(Items listed in a dataset)
════
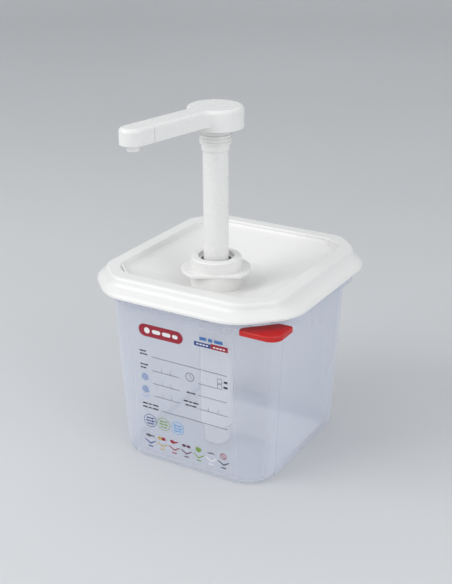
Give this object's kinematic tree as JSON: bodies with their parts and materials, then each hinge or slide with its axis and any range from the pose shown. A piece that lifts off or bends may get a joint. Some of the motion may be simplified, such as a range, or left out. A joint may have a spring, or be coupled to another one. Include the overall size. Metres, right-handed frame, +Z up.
{
  "type": "condiment pump dispenser",
  "caption": "Food pan with a flared lid carrying a hand pump: sliding stem, swivelling spout head, spring, ball valves and a colour-coding corner clip.",
  "frame": {"origin": "middle of the tub's underside, on the surface it stands on", "axes": "+Z up; -Y is the front, where the label panel and the spout are; +X is to the right seen from the front"},
  "size_m": [0.175, 0.2107, 0.2785],
  "materials": {
    "tub_plastic": "translucent, satin",
    "clip_red": "satin",
    "lid_white": "semi-gloss",
    "pump_white": "gloss",
    "barrel_plastic": "semi-gloss",
    "seal_grey": "matte",
    "ball_steel": "polished",
    "spring_steel": "bright"
  },
  "bodies": {
    "tub": {"tub": "tub_plastic", "corner_clip": "clip_red"},
    "lid": {"lid": "lid_white", "pump_barrel": "barrel_plastic", "barrel_gasket": "seal_grey", "guide_bush": "pump_white", "stem_wiper": "seal_grey", "foot_valve": "pump_white", "foot_seal_ring": "seal_grey", "inlet_cage": "pump_white", "return_spring": "spring_steel"},
    "collar": {"locking_collar": "pump_white"},
    "plunger": {"stem": "pump_white", "piston": "pump_white", "piston_seal": "seal_grey", "outlet_cage": "pump_white", "head_seal_ring": "seal_grey"},
    "head": {"pump_head": "pump_white", "thread_sleeve": "pump_white", "spout_tip": "pump_white", "nozzle": "pump_white"},
    "inlet_ball": {"inlet_ball": "ball_steel"},
    "outlet_ball": {"outlet_ball": "ball_steel"}
  },
  "joints": [
    {"name": "lid_lift", "type": "slide", "parent": "tub", "child": "lid", "axis": [0, 0, 1], "range_m": [0, 0.155]},
    {"name": "pump_stroke", "type": "slide", "parent": "lid", "child": "plunger", "axis": [0, 0, -1], "range_m": [0, 0.082], "stiffness_N_per_m": 320, "springref_m": -0.03, "deforming": ["return_spring"]},
    {"name": "head_swivel", "type": "hinge", "parent": "plunger", "child": "head", "pos_m": [0, -0.024, 0.27], "axis": [0, 0, 1], "continuous": true},
    {"name": "collar_turn", "type": "hinge", "parent": "lid", "child": "collar", "pos_m": [0, -0.024, 0.155], "axis": [0, 0, 1], "continuous": true},
    {"name": "inlet_ball_lift", "type": "slide", "parent": "lid", "child": "inlet_ball", "axis": [0, 0, 1], "range_m": [0, 0.004]},
    {"name": "outlet_ball_lift", "type": "slide", "parent": "plunger", "child": "outlet_ball", "axis": [0, 0, 1], "range_m": [0, 0.0035]}
  ]
}
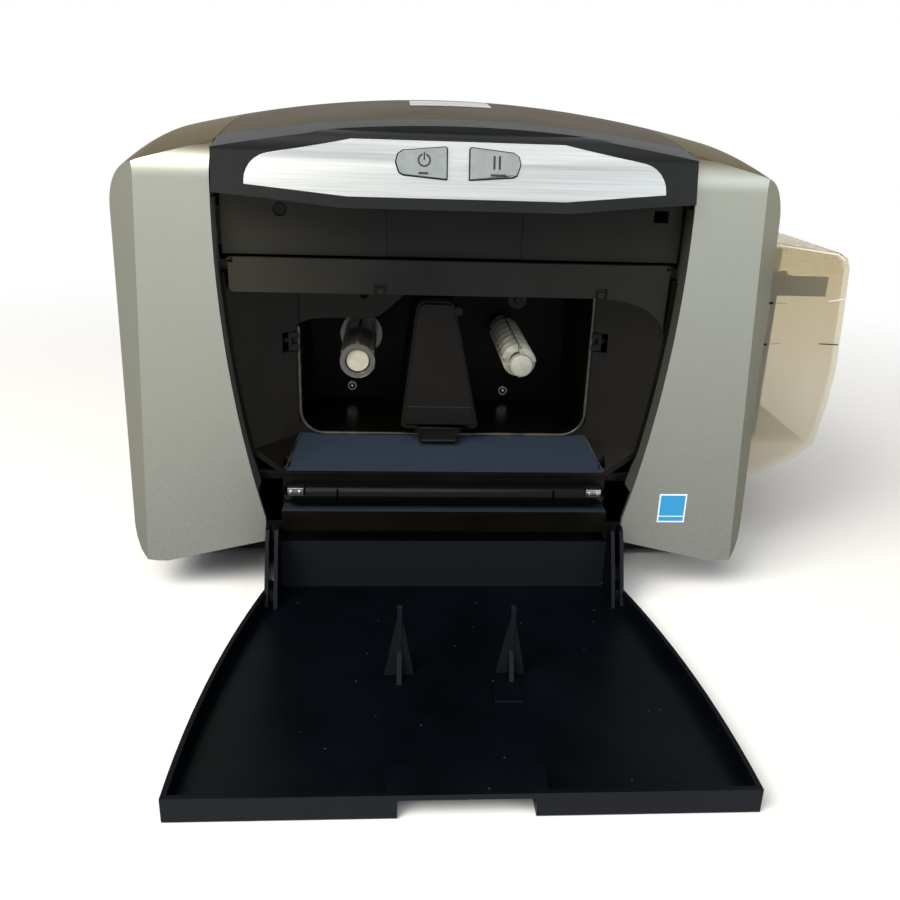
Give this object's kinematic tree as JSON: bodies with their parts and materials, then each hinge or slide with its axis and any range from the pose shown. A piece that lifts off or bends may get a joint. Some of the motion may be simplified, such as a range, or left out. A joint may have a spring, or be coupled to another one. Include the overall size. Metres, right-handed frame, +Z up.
════
Take the entries and copy them out exactly.

Response to the exercise:
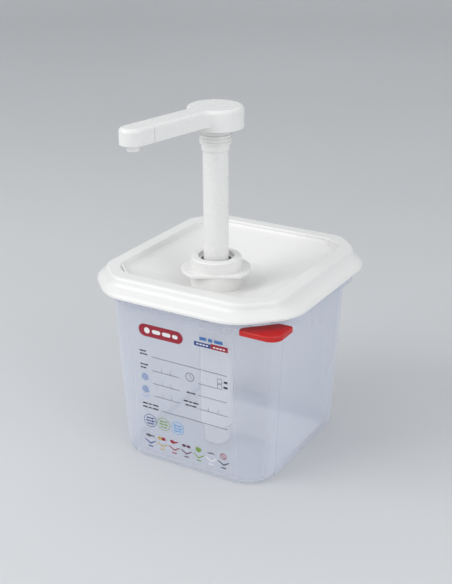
Give this object's kinematic tree as JSON: bodies with their parts and materials, then each hinge or slide with its axis and any range from the pose shown. A piece that lifts off or bends may get a joint. Some of the motion may be simplified, such as a range, or left out. A joint may have a spring, or be coupled to another one. Include the overall size. Metres, right-handed frame, +Z up.
{
  "type": "condiment pump dispenser",
  "caption": "Food pan with a flared lid carrying a hand pump: sliding stem, swivelling spout head, spring, ball valves and a colour-coding corner clip.",
  "frame": {"origin": "middle of the tub's underside, on the surface it stands on", "axes": "+Z up; -Y is the front, where the label panel and the spout are; +X is to the right seen from the front"},
  "size_m": [0.175, 0.2107, 0.2785],
  "materials": {
    "tub_plastic": "translucent, satin",
    "clip_red": "satin",
    "lid_white": "semi-gloss",
    "pump_white": "gloss",
    "barrel_plastic": "semi-gloss",
    "seal_grey": "matte",
    "ball_steel": "polished",
    "spring_steel": "bright"
  },
  "bodies": {
    "tub": {"tub": "tub_plastic", "corner_clip": "clip_red"},
    "lid": {"lid": "lid_white", "pump_barrel": "barrel_plastic", "barrel_gasket": "seal_grey", "guide_bush": "pump_white", "stem_wiper": "seal_grey", "foot_valve": "pump_white", "foot_seal_ring": "seal_grey", "inlet_cage": "pump_white", "return_spring": "spring_steel"},
    "collar": {"locking_collar": "pump_white"},
    "plunger": {"stem": "pump_white", "piston": "pump_white", "piston_seal": "seal_grey", "outlet_cage": "pump_white", "head_seal_ring": "seal_grey"},
    "head": {"pump_head": "pump_white", "thread_sleeve": "pump_white", "spout_tip": "pump_white", "nozzle": "pump_white"},
    "inlet_ball": {"inlet_ball": "ball_steel"},
    "outlet_ball": {"outlet_ball": "ball_steel"}
  },
  "joints": [
    {"name": "lid_lift", "type": "slide", "parent": "tub", "child": "lid", "axis": [0, 0, 1], "range_m": [0, 0.155]},
    {"name": "pump_stroke", "type": "slide", "parent": "lid", "child": "plunger", "axis": [0, 0, -1], "range_m": [0, 0.082], "stiffness_N_per_m": 320, "springref_m": -0.03, "deforming": ["return_spring"]},
    {"name": "head_swivel", "type": "hinge", "parent": "plunger", "child": "head", "pos_m": [0, -0.024, 0.27], "axis": [0, 0, 1], "continuous": true},
    {"name": "collar_turn", "type": "hinge", "parent": "lid", "child": "collar", "pos_m": [0, -0.024, 0.155], "axis": [0, 0, 1], "continuous": true},
    {"name": "inlet_ball_lift", "type": "slide", "parent": "lid", "child": "inlet_ball", "axis": [0, 0, 1], "range_m": [0, 0.004]},
    {"name": "outlet_ball_lift", "type": "slide", "parent": "plunger", "child": "outlet_ball", "axis": [0, 0, 1], "range_m": [0, 0.0035]}
  ]
}
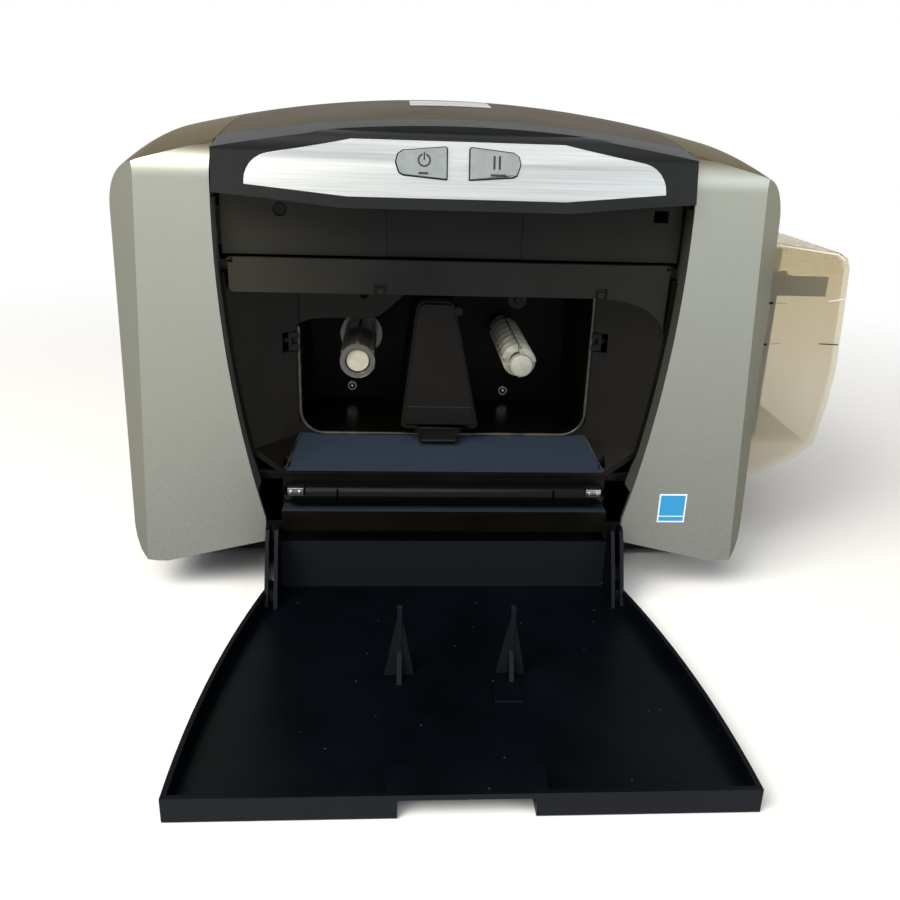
Give this object's kinematic tree as JSON: bodies with their parts and materials, then each hinge or slide with its axis and any range from the pose shown. A piece that lifts off or bends may get a joint. Some of the motion may be simplified, such as a range, or left out. A joint may have a spring, or be coupled to another one. Include the overall size. Metres, right-handed frame, +Z up.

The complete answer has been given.